Hence the contemplative way is in no sense a deliberate “technique” of self-emptying in order to produce an esoteric experience. It is the paradoxical response to an almost incomprehensible call from God, drawing us into solitude, plunging us into darkness and silence, not to withdraw and protect us from peril, but to bring us safely through untold dangers by a miracle of love and power.
The contemplative way is, in fact, not a way. Christ alone is the way, and he is invisible. The “desert” of contemplation is simply a metaphor to explain the state of emptiness which we experience when we have left all ways, forgotten ourselves and taken the invisible Christ as our way. [2]

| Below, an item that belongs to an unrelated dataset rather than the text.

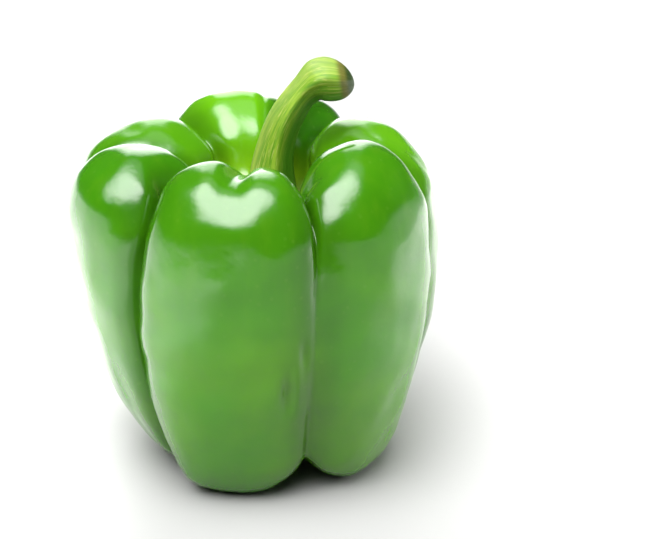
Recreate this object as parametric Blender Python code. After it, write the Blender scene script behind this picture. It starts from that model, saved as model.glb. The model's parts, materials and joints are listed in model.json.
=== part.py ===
"""A green bell pepper standing on its feet, as three solids: the fruit, its calyx and its stem.

Lengths are in millimetres until an object is built, and then in metres. Angles are in degrees,
anticlockwise from +X seen from above. The pepper's front faces -Y and its stem leans to +X.
"""

from collections import namedtuple
from math import radians

import bmesh
import bpy
import numpy as np

MM = 0.001

# The fruit's profile as (radius, height) control points of a cubic B-spline: the floor of the stem well,
# the shoulder, the side, the foot, and the hollow at the blossom end.
PROFILE = (
    (0.0, 70.0), (7.0, 70.0), (13.0, 72.5), (18.0, 83.0),
    (25.0, 92.0), (36.5, 94.0), (45.0, 85.0), (48.0, 71.0),
    (47.5, 56.0), (44.5, 38.0), (39.0, 21.0), (32.0, 6.0),
    (23.0, -2.5), (13.0, 2.0), (6.0, 8.5), (0.0, 9.0),
)
REST_HEIGHT = 2.9  # the profile height at which the feet are flattened by the pepper's own weight

# Places along the profile, from 0 at the floor of the well to 1 at the blossom end.
RIM, WAIST, FOOT = 0.30, 0.62, 0.80
RIM_SPREAD, WAIST_SPREAD, FOOT_SPREAD = 0.17, 0.16, 0.12
WELL_END = 0.36  # the well stands off the fruit's axis down to here
WELL_OFFSET = 4.0  # along +X
POLE_BLEND = 0.1

# A crease runs between two lobes. Its angle is given at the rim, the middle and the foot, and its depth
# at each of these places along the profile.
CREASE_TURNS = (0.35, 0.58, 0.80)
CREASE_STATIONS = (0.0, 0.13, 0.31, 0.45, 0.58, 0.70, 0.80, 0.88, 0.95, 1.0)
CREASE_ROUND = 0.8
Crease = namedtuple("Crease", "angles depths")

# A lobe lies anticlockwise of its crease. fullness is the exponent of its superelliptic section. The rest
# are millimetres that the lobe adds to the profile: upwards at the rim and the foot, outwards elsewhere.
Lobe = namedtuple("Lobe", "crease fullness rim_rise rim_reach waist_reach foot_reach foot_lift")
LOBES = (
    Lobe(Crease((291, 288, 291), (0, 4.0, 9.5, 7.0, 1.8, 5.0, 14.0, 10.0, 4.0, 0)), 1.7, -0.8, 0.2, 3.2, 6.0, 3.0),
    Lobe(Crease((343, 342, 349), (0, 4.0, 9.5, 4.5, 2.5, 1.5, 1.0, 1.0, 1.0, 0)), 2.0, -4.3, -2.8, 0.5, 0.0, 5.0),
    Lobe(Crease((412, 406, 402), (0, 4.0, 9.0, 6.0, 3.0, 3.5, 8.0, 6.5, 3.0, 0)), 2.0, -5.0, 0.0, 0.0, 0.0, 3.2),
    Lobe(Crease((437, 438, 438), (0, 3.0, 3.2, 1.8, 0.8, 0.5, 0.5, 0.5, 0.5, 0)), 2.3, -3.6, 0.0, 0.0, 0.0, 3.2),
    Lobe(Crease((483, 486, 488), (0, 4.0, 8.5, 5.5, 3.5, 3.5, 8.0, 6.5, 3.0, 0)), 2.2, -4.5, -3.0, 0.0, -1.0, 5.0),
    Lobe(Crease((540, 536, 530), (0, 4.0, 8.0, 4.5, 2.0, 1.5, 1.0, 1.0, 1.0, 0)), 2.2, -3.7, -0.8, -1.6, -3.5, 3.0),
    Lobe(Crease((585, 589, 585), (0, 4.0, 8.5, 8.0, 6.0, 5.0, 8.0, 6.5, 3.0, 0)), 2.4, -2.0, 0.0, 2.5, 5.0, 3.0),
)
LOBE_BLEND = 0.3  # how far into a lobe its own shape gives way to its neighbour's
SIDE_BLEND = 0.35  # the same for the depths of a lobe's two creases
FOOT_CREASE_REACH = 0.4  # how much of a crease's inward pull is left at the foot, where it mostly rises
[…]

[1] See this post in particular.
[2] Thomas Merton, Contemplative Prayer (New York, 1969), pp. 90 – 92.
I have always been under the impression that the concept of "emptiness" in Zen Buddhism is not at all a reference to some sort of nihilistic image of nothingness, but rather references a state of mind where the practitioner overcomes their mind's habit of "objectifying" or "categorizing" the world into individual parts, and rather experiences the world "all at once" as a singular, unitary being which their mind is a part of.
The word "emptiness" is not a moniker for "nothingness", but a reference to a realization of existence as "empty" of the form which our minds impose upon it.
Addison, another bullseye hit! As a practicing Christian who has some interest (though less of late) in what Zen has to teach us, the one area of Zen I've struggled with is the implication of nihilism - the worst of all philosophies, especially if true. I realize Zen doesn't teach nihilism but I wonder about the implications of non-theism and non-self and how that cashes out in everyday life. To me, and I know I’m biased, the implications of non-theism and non-self point towards nothingness which I cash out in terms of despair, not hope. A grossly simplistic observation: my internal landscape seems to prefer a personal God which ‘guarantees’ victory and divine order and vindication in the end (think of the end of the book of Revelation) over the Buddhist concept of nirvana where the self is swallowed up into the whole (think of the self as a drop of water that is poured into the ocean). Existentially, Buddhism can lean towards ‘feeling’ nihilistic and without purpose to me, though I know intellectually this is not the case (or need not be), which your article nicely reflects - thank you.